接下来进入真正的命令处理函数processCommand

int processCommand(client *c) { 
    moduleCallCommandFilters(c); 

    /* The QUIT command is handled separately. Normal command procs will 
     * go through checking for replication and QUIT will cause trouble 
     * when FORCE_REPLICATION is enabled and would be implemented in 
     * a regular command proc. */ 
    if (!strcasecmp(c->argv[0]->ptr,"quit")) { 
        addReply(c,shared.ok); 
        c->flags |= CLIENT_CLOSE_AFTER_REPLY; 
        return C_ERR; 
    } 

    /* Now lookup the command and check ASAP about trivial error conditions 
     * such as wrong arity, bad command name and so forth. */ 
    c->cmd = c->lastcmd = lookupCommand(c->argv[0]->ptr); 

    /**************此处省略代码**************/ 

    /* Exec the command */ 
    if (c->flags & CLIENT_MULTI && 
        c->cmd->proc != execCommand && c->cmd->proc != discardCommand && 
        c->cmd->proc != multiCommand && c->cmd->proc != watchCommand) 
    { 
        queueMultiCommand(c); 
        addReply(c,shared.queued); 
    } else { 
        call(c,CMD_CALL_FULL); 
        c->woff = server.master_repl_offset; 
        if (listLength(server.ready_keys)) 
            handleClientsBlockedOnKeys(); 
    } 
    return C_OK; 
} 

值得注意的是在函数的开头先调用了moduleCallCommandFilters函数,大概看了下函数介绍,其功能是给命令添加自定义的过滤器,对所有命令生效,方便命令的扩展。

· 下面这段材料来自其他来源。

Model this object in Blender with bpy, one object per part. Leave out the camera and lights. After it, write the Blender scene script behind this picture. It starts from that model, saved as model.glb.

processCommand函数首先根据输入指通过lookupCommand令找到对应的指令处理函数,而且该内部做了很多特殊命令检查,我们知道redis除了有客户端的get/set命令外还有很多命令是内部通信使用的,而且redis还支持简单的事务,这些命令在在处理起来是普通的get/set有一定的区别。可以看到,在函数的最后,分别进行了处理。如果我们是get/set,则执行call(c,CMD_CALL_FULL);函数。

//server.c 
void call(client *c, int flags) { 
    /**************此处省略代码**************/ 
    /* Call the command. */ 
    dirty = server.dirty; 
    updateCachedTime(0); 
    start = server.ustime; 
    c->cmd->proc(c); 
    duration = ustime()-start; 
    dirty = server.dirty-dirty; 
    /**************此处省略代码**************/ 
} 

函数中最关键的就是这几行了,c->cmd->proc就是客户端的命令处理函数,我们可以在redisCommandTable中找到发送的命令。我们是get命令,那么调用的就是getCommand函数。

getCommand命令内部实现大概是查找key,然后返回value,需要注意的是redis中dict的rehash特殊逻辑,所以在查找的时候会查找两个dict。